### Source data
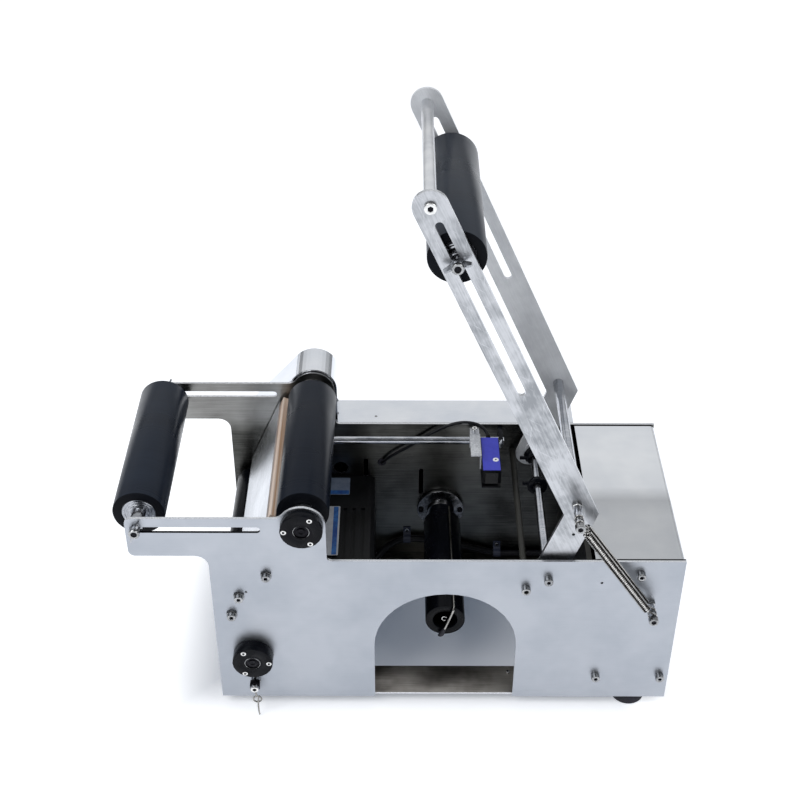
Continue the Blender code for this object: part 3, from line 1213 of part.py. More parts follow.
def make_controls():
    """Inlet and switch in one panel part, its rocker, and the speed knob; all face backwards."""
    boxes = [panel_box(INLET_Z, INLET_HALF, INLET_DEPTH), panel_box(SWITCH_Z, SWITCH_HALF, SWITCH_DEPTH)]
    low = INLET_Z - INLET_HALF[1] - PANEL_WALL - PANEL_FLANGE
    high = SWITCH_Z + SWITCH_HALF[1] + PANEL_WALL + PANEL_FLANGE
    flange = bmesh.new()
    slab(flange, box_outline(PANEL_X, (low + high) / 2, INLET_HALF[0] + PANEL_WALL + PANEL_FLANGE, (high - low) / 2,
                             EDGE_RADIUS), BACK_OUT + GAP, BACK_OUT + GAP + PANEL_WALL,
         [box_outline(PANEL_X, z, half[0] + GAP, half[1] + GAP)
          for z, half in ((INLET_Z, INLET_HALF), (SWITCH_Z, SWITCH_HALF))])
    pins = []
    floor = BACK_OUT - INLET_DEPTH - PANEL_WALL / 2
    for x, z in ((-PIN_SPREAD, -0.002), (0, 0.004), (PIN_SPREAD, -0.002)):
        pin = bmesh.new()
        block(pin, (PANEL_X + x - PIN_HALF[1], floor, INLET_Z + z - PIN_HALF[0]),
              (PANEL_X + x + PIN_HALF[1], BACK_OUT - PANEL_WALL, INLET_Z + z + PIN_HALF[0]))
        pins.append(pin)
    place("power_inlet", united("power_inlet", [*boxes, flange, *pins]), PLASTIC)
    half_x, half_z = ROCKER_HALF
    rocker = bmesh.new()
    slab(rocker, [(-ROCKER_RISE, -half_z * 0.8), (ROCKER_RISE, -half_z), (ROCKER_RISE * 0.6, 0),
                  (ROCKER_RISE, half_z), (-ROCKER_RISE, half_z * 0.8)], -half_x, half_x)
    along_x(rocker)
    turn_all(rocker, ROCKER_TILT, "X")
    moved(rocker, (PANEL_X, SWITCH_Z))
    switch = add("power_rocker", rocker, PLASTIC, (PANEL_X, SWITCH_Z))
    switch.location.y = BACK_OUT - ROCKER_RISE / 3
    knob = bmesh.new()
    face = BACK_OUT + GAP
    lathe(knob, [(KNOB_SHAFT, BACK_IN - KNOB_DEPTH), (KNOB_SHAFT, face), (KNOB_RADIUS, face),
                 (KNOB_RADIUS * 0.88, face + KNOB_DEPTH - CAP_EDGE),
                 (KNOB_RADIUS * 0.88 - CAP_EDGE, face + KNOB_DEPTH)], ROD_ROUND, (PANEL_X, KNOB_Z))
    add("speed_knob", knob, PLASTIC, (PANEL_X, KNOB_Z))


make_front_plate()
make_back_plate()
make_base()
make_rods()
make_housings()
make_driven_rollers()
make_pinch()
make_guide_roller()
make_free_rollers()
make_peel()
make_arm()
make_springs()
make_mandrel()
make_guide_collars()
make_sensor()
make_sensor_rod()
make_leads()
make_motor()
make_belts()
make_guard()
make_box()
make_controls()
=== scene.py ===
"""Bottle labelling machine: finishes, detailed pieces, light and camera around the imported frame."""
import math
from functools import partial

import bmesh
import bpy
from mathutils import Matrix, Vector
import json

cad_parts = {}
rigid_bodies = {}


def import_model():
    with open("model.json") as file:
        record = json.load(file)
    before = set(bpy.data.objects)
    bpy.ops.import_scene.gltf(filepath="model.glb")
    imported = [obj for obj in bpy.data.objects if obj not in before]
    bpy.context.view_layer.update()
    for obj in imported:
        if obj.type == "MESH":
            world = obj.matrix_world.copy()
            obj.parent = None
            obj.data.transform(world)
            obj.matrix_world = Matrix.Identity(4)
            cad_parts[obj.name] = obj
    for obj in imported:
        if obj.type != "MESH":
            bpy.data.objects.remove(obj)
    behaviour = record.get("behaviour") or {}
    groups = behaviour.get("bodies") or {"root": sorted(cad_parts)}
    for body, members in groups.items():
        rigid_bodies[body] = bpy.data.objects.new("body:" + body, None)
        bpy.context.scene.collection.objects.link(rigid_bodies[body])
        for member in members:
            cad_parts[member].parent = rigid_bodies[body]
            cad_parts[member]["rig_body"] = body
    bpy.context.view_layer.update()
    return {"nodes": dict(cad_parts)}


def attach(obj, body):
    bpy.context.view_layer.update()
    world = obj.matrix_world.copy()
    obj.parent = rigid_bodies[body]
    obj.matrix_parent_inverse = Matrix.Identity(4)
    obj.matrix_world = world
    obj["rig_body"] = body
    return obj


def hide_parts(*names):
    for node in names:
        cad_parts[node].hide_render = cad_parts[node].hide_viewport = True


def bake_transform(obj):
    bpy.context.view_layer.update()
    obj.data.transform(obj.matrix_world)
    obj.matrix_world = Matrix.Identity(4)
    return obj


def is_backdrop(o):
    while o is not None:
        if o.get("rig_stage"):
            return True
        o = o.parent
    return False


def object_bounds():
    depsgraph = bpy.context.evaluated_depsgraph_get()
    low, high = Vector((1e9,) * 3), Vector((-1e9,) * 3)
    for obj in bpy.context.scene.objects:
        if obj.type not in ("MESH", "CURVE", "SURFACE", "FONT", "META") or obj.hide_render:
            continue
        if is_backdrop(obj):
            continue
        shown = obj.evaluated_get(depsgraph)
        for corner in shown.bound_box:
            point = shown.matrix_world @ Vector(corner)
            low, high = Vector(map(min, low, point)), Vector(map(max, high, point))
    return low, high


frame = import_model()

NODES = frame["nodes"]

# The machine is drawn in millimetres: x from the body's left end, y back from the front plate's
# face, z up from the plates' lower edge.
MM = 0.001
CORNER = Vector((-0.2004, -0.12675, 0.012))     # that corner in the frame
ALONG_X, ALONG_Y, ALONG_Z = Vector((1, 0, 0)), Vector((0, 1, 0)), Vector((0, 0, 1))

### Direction
Begin at the line containing "make_front_plate()", end at the line containing "cad_parts[member].parent = rigid_bodies[body]", and reproduce every line in that range exactly, both ends included.

### Response to the exercise
make_front_plate()
make_back_plate()
make_base()
make_rods()
make_housings()
make_driven_rollers()
make_pinch()
make_guide_roller()
make_free_rollers()
make_peel()
make_arm()
make_springs()
make_mandrel()
make_guide_collars()
make_sensor()
make_sensor_rod()
make_leads()
make_motor()
make_belts()
make_guard()
make_box()
make_controls()
=== scene.py ===
"""Bottle labelling machine: finishes, detailed pieces, light and camera around the imported frame."""
import math
from functools import partial

import bmesh
import bpy
from mathutils import Matrix, Vector
import json

cad_parts = {}
rigid_bodies = {}


def import_model():
    with open("model.json") as file:
        record = json.load(file)
    before = set(bpy.data.objects)
    bpy.ops.import_scene.gltf(filepath="model.glb")
    imported = [obj for obj in bpy.data.objects if obj not in before]
    bpy.context.view_layer.update()
    for obj in imported:
        if obj.type == "MESH":
            world = obj.matrix_world.copy()
            obj.parent = None
            obj.data.transform(world)
            obj.matrix_world = Matrix.Identity(4)
            cad_parts[obj.name] = obj
    for obj in imported:
        if obj.type != "MESH":
            bpy.data.objects.remove(obj)
    behaviour = record.get("behaviour") or {}
    groups = behaviour.get("bodies") or {"root": sorted(cad_parts)}
    for body, members in groups.items():
        rigid_bodies[body] = bpy.data.objects.new("body:" + body, None)
        bpy.context.scene.collection.objects.link(rigid_bodies[body])
        for member in members:
            cad_parts[member].parent = rigid_bodies[body]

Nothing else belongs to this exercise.